The Cavaliers’ roster includes two place-kickers, and with their teammates encircling them and raising a ruckus, senior Brendan Farrell and true freshman Will Bettridge each attempted three field goals.

Both connected on 43-yarders. From 46 yards, however, Bettridge saw his kick bounce off the left upright, and then his attempt from 50 went wide left. Farrell, meanwhile, finished 3 for 3 in the latest chapter of his battle with Bettridge for the starting job.

Two nights later, first-year head coach Tony Elliott put Bettridge on the spot. If Bettridge made a 48-yard field goal, practice would end. If he missed, the Wahoos would run.

“He didn’t know it was coming,” Elliott said, “and he walked out there and he hit it.”

Bettridge is a graduate of Gulliver Prep in Miami, where he played for former UVA linebacker Earl Sims.

“We call him Little Walk-Off Will,” Elliott said, smiling. “At first I didn’t know if I was going to use that nickname for him. But I tell you what, it looks like he’s got pretty good nerves about him.”

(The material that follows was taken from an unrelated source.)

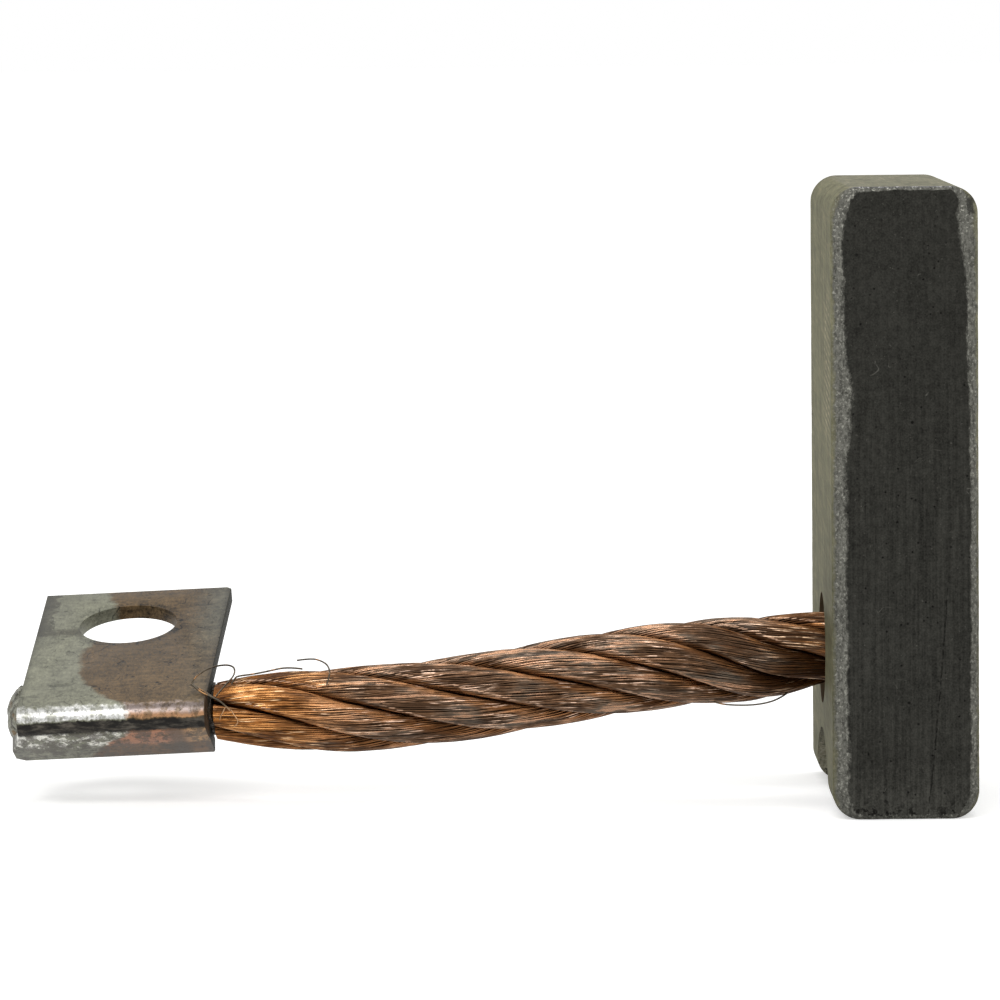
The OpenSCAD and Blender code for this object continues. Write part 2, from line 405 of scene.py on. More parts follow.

The same is true for Farrell, who’s looking to retain the job he took over in the second half of UVA’s fourth game last season, after an injury to Justin Duenkel. Farrell’s debut as a Cavalier came 1,029 days after his final game for the Marist School in his hometown of Atlanta, but if he was nervous, it wasn’t apparent.

In nine games, he made 11 of 13 field goals and all 34 of his extra points, and 37 of his 45 kickoffs were touchbacks. Farrell finished the season with a team-high 67 points.

“I was very pleased,” said Drew Meyer, UVA’s analyst for special teams. “Brendan worked very hard for that moment. But he understands that fall camp is where jobs are won and there’s competition, and the past in the past. Something Coach E is always preaching is the windshield mindset: always looking towards the future and not worrying about what happened last season. And a lot of people would say the same thing about [record-setting quarterback] Brennan [Armstrong]. Brennan had a great season last year, but that’s in the past and so I think it’s a similar mindset for Brendan.”

Farrell said: “I’d waited a long time for my shot. You have to have that belief in yourself, but to be able to go out and prove to myself that I could do that, that was a big growing point. And coming into this year, it sets a higher bar to go and keep continuing to grow. You don’t want to plateau. You want to keep growing. You have that growth mindset.”

Will Bettridge (17)

Bettridge arrived at Virginia after the spring semester ended. So did punter Daniel Sparks, a transfer from the University of Minnesota. In the spring, Farrell was the Cavaliers’ only punter and only kicker.

“It was crazy,” said Meyer, a former All-Big Ten punter at Wisconsin. “I was trying to map out his schedule to make sure we weren’t going to over-kick him.”

Farrell enjoyed the workload, even if it taxed his right leg.

“He actually had some soreness,” Meyer said, “but he was battling through. He was like, ‘I’m the only leg, so I’m going to fight through some soreness.’ He’s just a warrior.”

Farrell said: “It was good to get in the reps, and we have new guys out here, with new formations and everything, so it was good to get used to that. I took a few weeks off after the spring, though. I definitely needed that.”

Jacob Finn, a graduate transfer from the University of Florida, handled the punting for Virginia last season, but he’s out of eligibility. Late during practice Monday night, with their teammates looking on, Sparks and Farrell alternated punts, and each “got some good hang time,” Elliott said. “Sparks has definitely increased the competition level at punter.”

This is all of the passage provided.